— Information shown —
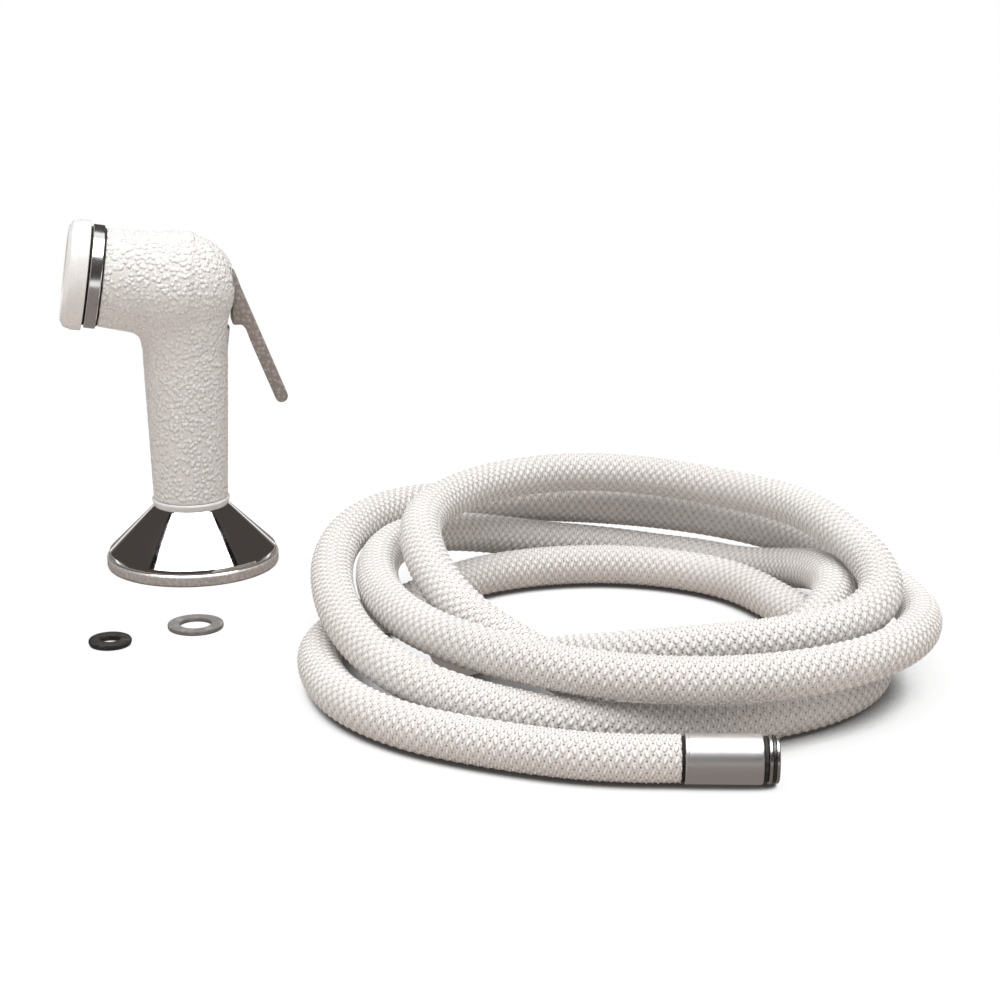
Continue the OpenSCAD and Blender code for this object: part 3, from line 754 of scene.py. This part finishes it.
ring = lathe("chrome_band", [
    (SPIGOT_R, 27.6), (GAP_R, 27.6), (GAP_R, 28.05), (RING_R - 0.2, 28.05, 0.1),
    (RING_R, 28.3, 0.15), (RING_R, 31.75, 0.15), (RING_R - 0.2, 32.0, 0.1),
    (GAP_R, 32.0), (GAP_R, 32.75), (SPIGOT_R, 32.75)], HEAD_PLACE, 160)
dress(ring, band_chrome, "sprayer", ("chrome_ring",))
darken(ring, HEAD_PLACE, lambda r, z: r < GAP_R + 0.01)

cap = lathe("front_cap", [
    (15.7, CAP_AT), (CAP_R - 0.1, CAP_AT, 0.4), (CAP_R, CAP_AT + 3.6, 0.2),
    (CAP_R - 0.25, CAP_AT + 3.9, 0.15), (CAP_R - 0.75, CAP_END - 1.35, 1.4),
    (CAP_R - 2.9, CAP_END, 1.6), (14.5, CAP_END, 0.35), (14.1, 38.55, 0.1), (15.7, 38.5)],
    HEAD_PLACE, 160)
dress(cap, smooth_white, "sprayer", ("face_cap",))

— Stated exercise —
Please print exactly what appears from the first line of the data through the line with "darken(ring, HEAD_PLACE, lambda", including both of those lines and nothing past them.

— Output for this exercise —
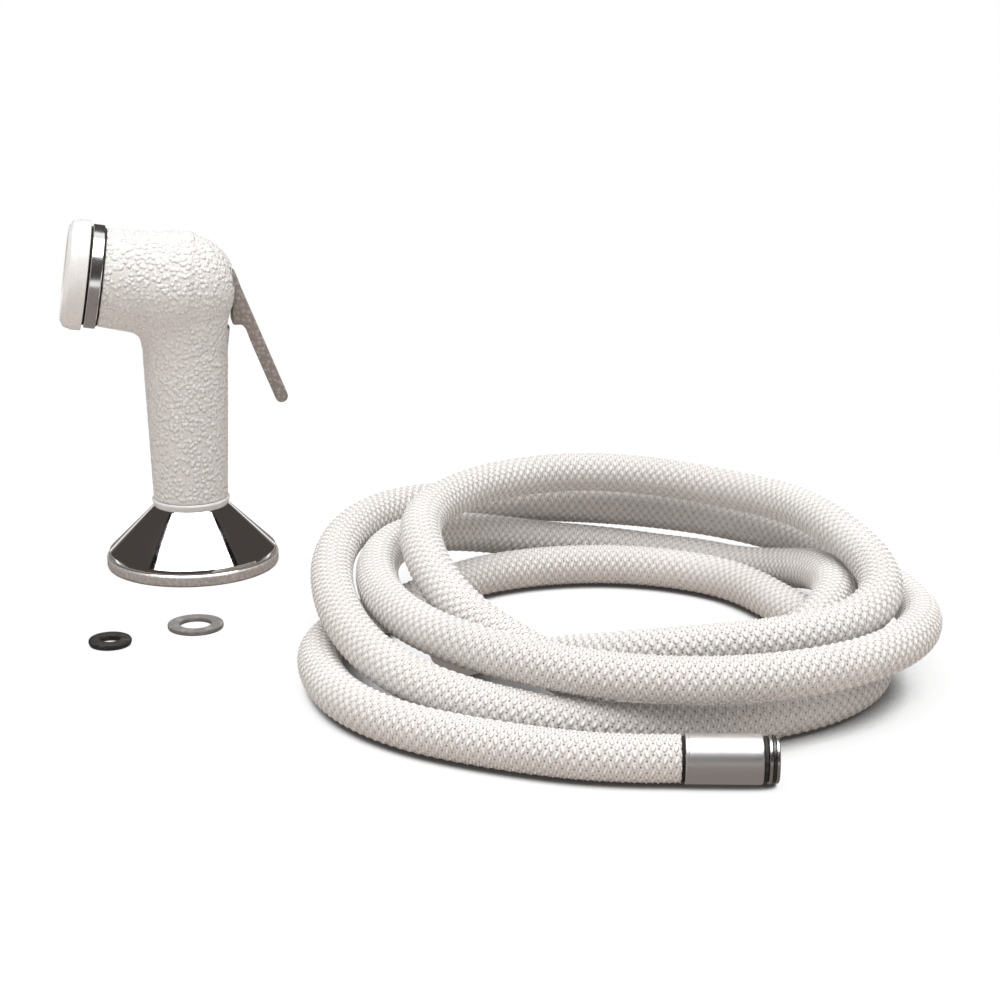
Continue the OpenSCAD and Blender code for this object: part 3, from line 754 of scene.py. This part finishes it.
ring = lathe("chrome_band", [
    (SPIGOT_R, 27.6), (GAP_R, 27.6), (GAP_R, 28.05), (RING_R - 0.2, 28.05, 0.1),
    (RING_R, 28.3, 0.15), (RING_R, 31.75, 0.15), (RING_R - 0.2, 32.0, 0.1),
    (GAP_R, 32.0), (GAP_R, 32.75), (SPIGOT_R, 32.75)], HEAD_PLACE, 160)
dress(ring, band_chrome, "sprayer", ("chrome_ring",))
darken(ring, HEAD_PLACE, lambda r, z: r < GAP_R + 0.01)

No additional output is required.